The Yoneda embedding

\[ h: \operatorname{\mathcal{C}}\rightarrow \operatorname{Fun}( \operatorname{\mathcal{C}}^{\operatorname{op}}, \operatorname{Set}) \quad \quad C \mapsto \operatorname{Hom}_{\operatorname{\mathcal{C}}}( \bullet , C) \]

can be promoted to a symmetric monoidal functor.

$(2)$

The tensor product on $\operatorname{Fun}( \operatorname{\mathcal{C}}^{\operatorname{op}}, \operatorname{Set})$ preserves small colimits separately in each variable.

Let us specialize to the case where $\operatorname{\mathcal{C}}= \operatorname{Lin}$ is the category of finite linearly ordered sets. Note that $\operatorname{Lin}$ can be identified with a full subcategory of $\operatorname{Cat}$ which is closed under the formation of joins (and contains the unit object $\emptyset \in \operatorname{Cat}$), and therefore inherits the structure of a monoidal category (where the tensor product is given by joins).

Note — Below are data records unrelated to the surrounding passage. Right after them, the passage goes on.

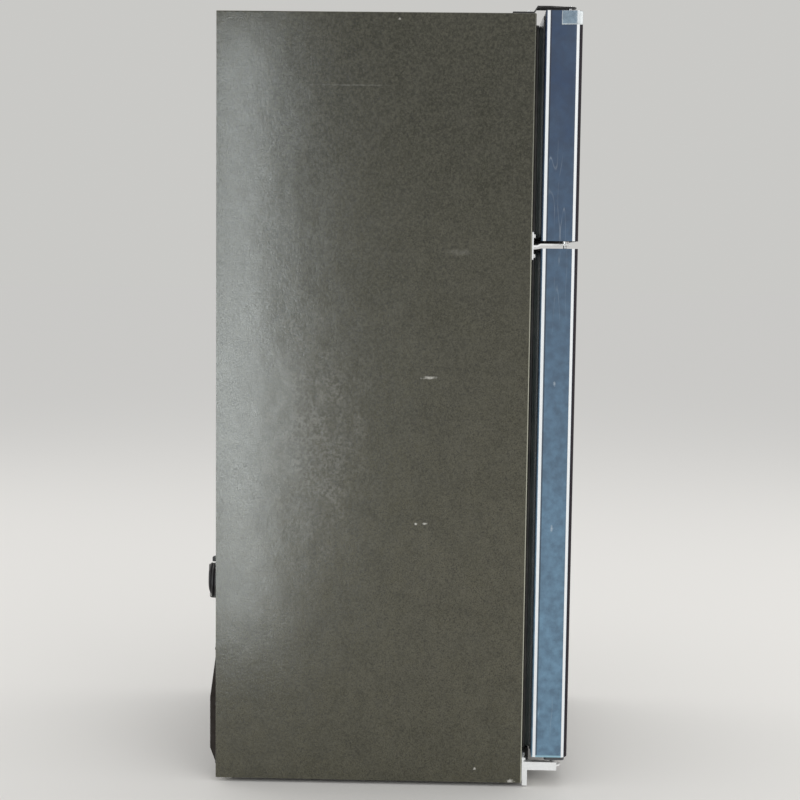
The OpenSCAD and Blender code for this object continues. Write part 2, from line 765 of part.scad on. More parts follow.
// Wire shelf: fore-and-aft wires welded on cross rods, all inside a bent frame
module freezer_shelf() {
    y0 = shelf_y[0] + 14;
    y1 = evaporator_y - 8;
    rods = 25;
    pitch = 2 * (shelf_x - 10) / rods;
    color("#e4e6e6") union() {
        for (y = [y0, (y0 + y1) / 2, y1])
            rod_x(-shelf_x + 2, shelf_x - 2, y, freezer_shelf_z, 3);
        for (i = [0 : rods])
            rod_y(y0 - 1, y1 + 1, -shelf_x + 10 + i * pitch, freezer_shelf_z + 3.5, 2);
    }
}

// Panel in front of the evaporator: return-air slots below, a fan grille above
module evaporator_cover() {
    x = liner_x - 1;
    z0 = freezer_floor + 1;
    z1 = freezer_ceiling - 1;
    color("#e8eaea") difference() {
        along_y(evaporator_y, freezer_back) soft_rect([-x, z0], [x, z1], liner_r);
        along_y(evaporator_y + 3, freezer_back + 1) soft_rect([-x + 3, z0 + 3], [x - 3, z1 - 3], liner_r - 3);
        for (i = [-7 : 7]) translate([i * 36 - 13, evaporator_y - 1, z0 + 12]) cube([26, 6, 10]);
        for (i = [-5 : 5])
            translate([-fan_slot(i), evaporator_y - 1, evaporator_fan_z + i * 10 - 2.5])
                cube([2 * fan_slot(i), 6, 5]);
    }
}
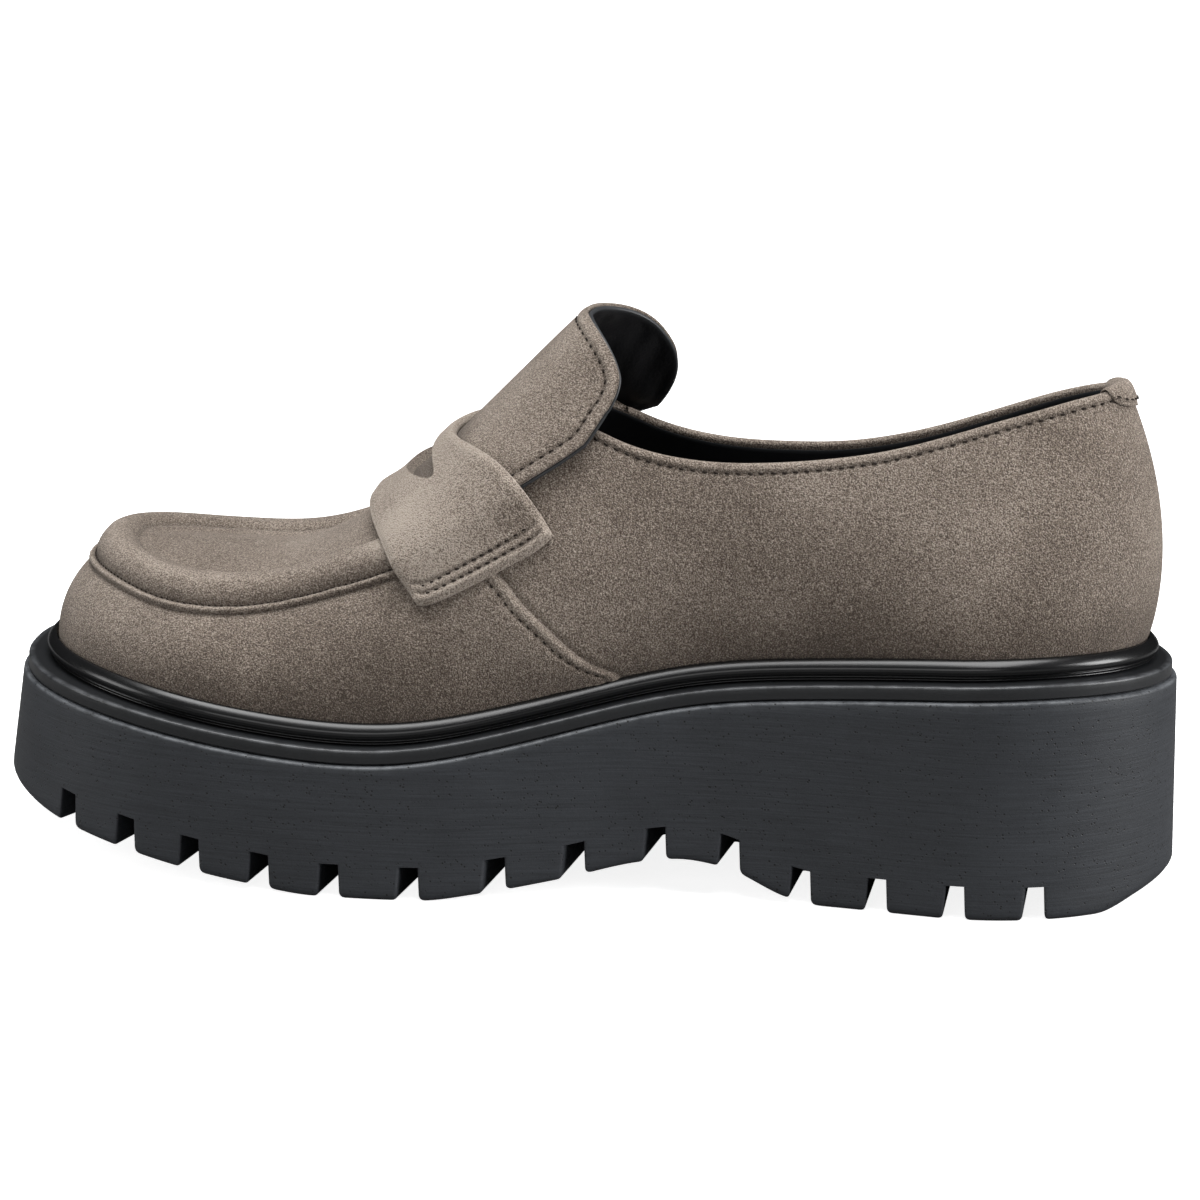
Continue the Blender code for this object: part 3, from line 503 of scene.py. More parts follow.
def makeRubberGroup():
    number, colour = "NodeSocketFloat", "NodeSocketColor"
    tree, take, give = newGroup(
        "mouldedRubber",
        [("Base", colour, None), ("Worn", colour, None), ("Wear", number, 0.0),
         ("Streaks", number, 1.0), ("Pores", number, 1.0), ("Rough Low", number, 0.45), ("Rough High", number, 0.6)],
        [("Color", colour), ("Height", number), ("Roughness", number)])
    spot = put(tree, "ShaderNodeTexCoord", (-1200, 400)).outputs["Object"]
    longWay = put(tree, "ShaderNodeMapping", (-1000, 400), {"Scale": (1.0, 1.0, 42.0)})
    tree.links.new(spot, longWay.inputs["Vector"])
    streak = noiseAt(tree, longWay.outputs["Vector"], 52.0, 6.0, 0.72, (-800, 400))
    fine = noiseAt(tree, spot, 2400.0, 2.0, 0.6, (-800, 200))
    cloud = noiseAt(tree, spot, 60.0, 4.0, 0.6, (-800, 0))
    pores = put(tree, "ShaderNodeTexVoronoi", (-800, -250), {"Scale": 900.0, "Randomness": 1.0})
    tree.links.new(spot, pores.inputs["Vector"])
    hole = ranged(tree, pores.outputs["Distance"], 0.10, 0.26, 1.0, 0.0, (-600, -250))
    rare = ranged(tree, noiseAt(tree, spot, 420.0, 1.0, 0.5, (-800, -500)), 0.45, 0.56, 0.0, 1.0, (-600, -500))
    hole = sums(tree, "MULTIPLY", sums(tree, "MULTIPLY", hole, rare), take.outputs["Pores"], (-400, -300))
    lines = swing(tree, streak, take.outputs["Streaks"])
    tone = sums(tree, "ADD", sums(tree, "MULTIPLY", lines, 1.1),
                swing(tree, cloud, 0.5), (-300, 250))
    tone = sums(tree, "ADD", tone, swing(tree, fine, 0.5), (-150, 250))
    factor = put(tree, "ShaderNodeCombineColor", (100, 250))
    gain = sums(tree, "ADD", tone, 1.0)
    for i in range(3):
        tree.links.new(gain, factor.inputs[i])
    plain = blendColour(tree, 1.0, take.outputs["Base"], factor.outputs[0], (300, 250), "MULTIPLY")
    chipped = ranged(tree, noiseAt(tree, spot, 260.0, 4.0, 0.7, (-800, -700)), 0.36, 0.60, 0.15, 1.0, (-600, -700))
    wear = sums(tree, "MULTIPLY", take.outputs["Wear"], chipped, (100, -100), clamp=True)
    worn = blendColour(tree, wear, plain, take.outputs["Worn"], (500, 200))
    # pores painted near black: painted shade in the pits
    pitted = blendColour(tree, sums(tree, "MULTIPLY", hole, 0.88), worn, (0.004, 0.004, 0.004, 1.0), (700, 200))
    tree.links.new(pitted, give.inputs["Color"])
    height = sums(tree, "SUBTRACT", sums(tree, "ADD", sums(tree, "MULTIPLY", lines, 0.8),
                                         sums(tree, "MULTIPLY", fine, 0.35)), hole, (500, -200))
    tree.links.new(height, give.inputs["Height"])
    rough = put(tree, "ShaderNodeMix", (500, -400), data_type="FLOAT")
    tree.links.new(cloud, rough.inputs[0])
    tree.links.new(take.outputs["Rough Low"], rough.inputs[2])
    tree.links.new(take.outputs["Rough High"], rough.inputs[3])
    tree.links.new(rough.outputs[0], give.inputs["Roughness"])
    return tree


napGroup = makeNapGroup()
rubberGroup = makeRubberGroup()


def newMaterial(name, **shaderValues):
    made = bpy.data.materials.new(name)
    made.use_nodes = True
    tree = made.node_tree
    shader = tree.nodes["Principled BSDF"]
    shader.location = (600, 0)
    for key, value in shaderValues.items():
        shader.inputs[key].default_value = value
    return made, tree, shader


def groupNode(tree, group, values, place=(0, 0)):
    node = put(tree, "ShaderNodeGroup", place, node_tree=group)
    for key, value in values.items():
        node.inputs[key].default_value = value
    return node


def bumpInto(tree, shader, height, strength, distance, place=(350, -300)):
    bump = put(tree, "ShaderNodeBump", place, {"Strength": strength, "Distance": distance})
    tree.links.new(height, bump.inputs["Height"])
    tree.links.new(bump.outputs["Normal"], shader.inputs["Normal"])


suedeLook = {
    "dark": (0.080, 0.063, 0.051, 1.0), "mid": (0.205, 0.165, 0.134, 1.0), "light": (0.420, 0.360, 0.305, 1.0),
    "grainSize": 0.00036, "grain": 1.35, "cloud": 0.62, "bump": 0.75, "bumpDepth": 0.00030,
    "sheen": 0.22, "sheenRough": 0.45,
}


def makeSuede(name, grain=1.0, cloud=1.0):
    look = suedeLook
    made, tree, shader = newMaterial(name, **{
        "Specular IOR Level": 0.15, "Sheen Weight": look["sheen"], "Sheen Roughness": look["sheenRough"],
        "Sheen Tint": (0.86, 0.80, 0.74, 1.0)})
    nap = groupNode(tree, napGroup, {
        "Dark": look["dark"], "Mid": look["mid"], "Light": look["light"], "Grain Size": look["grainSize"],
        "Grain": look["grain"] * grain, "Cloud": look["cloud"] * cloud})
    for i, (key, layer) in enumerate((("Seam", "seamShade"), ("Edge", "edgeNapAndHighlight"), ("Patch", "napShadingPatch"))):
        tree.links.new(mask(tree, layer, (-300, -200 * i)), nap.inputs[key])
    tree.links.new(nap.outputs["Color"], shader.inputs["Base Color"])
    tree.links.new(nap.outputs["Roughness"], shader.inputs["Roughness"])
    bumpInto(tree, shader, nap.outputs["Height"], look["bump"], look["bumpDepth"])
    return made


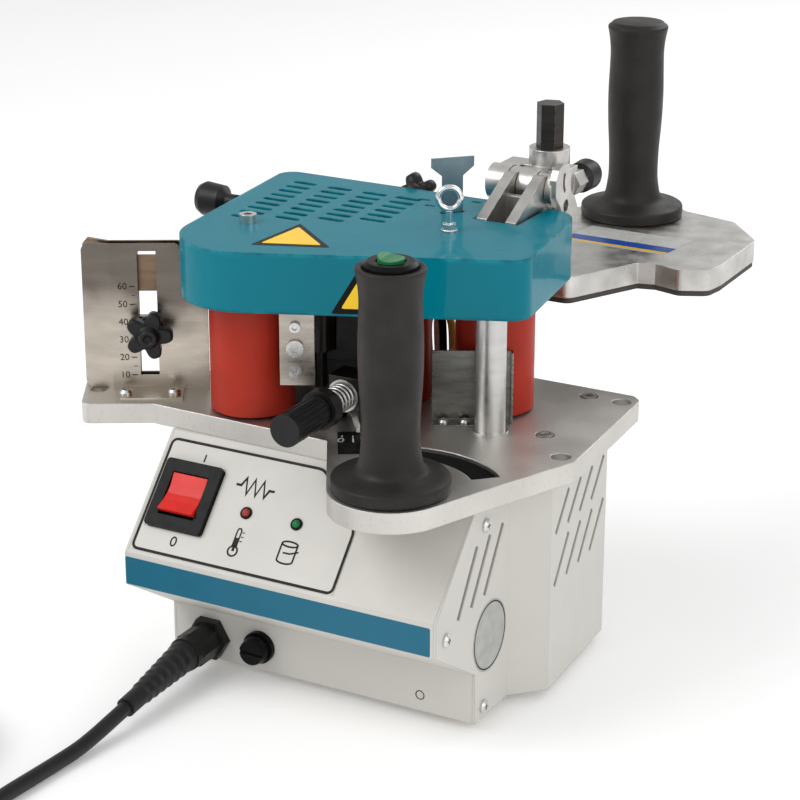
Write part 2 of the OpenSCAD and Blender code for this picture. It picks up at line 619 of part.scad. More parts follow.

With respect to this monoidal structure, the Yoneda embedding $h: \operatorname{Lin}\rightarrow \operatorname{Fun}( \operatorname{Lin}^{\operatorname{op}}, \operatorname{Set})$ satisfies condition $(1)$ (Example 4.3.3.7), and the join functor on $\operatorname{Fun}( \operatorname{Lin}^{\operatorname{op}}, \operatorname{Set})$ satisfies $(2)$ by virtue of Remark 4.3.3.4. It follows that the join operation on $\operatorname{Fun}( \operatorname{Lin}^{\operatorname{op}}, \operatorname{Set})$ is given by Day convolution (with respect to the join operation on the category $\operatorname{Lin}$).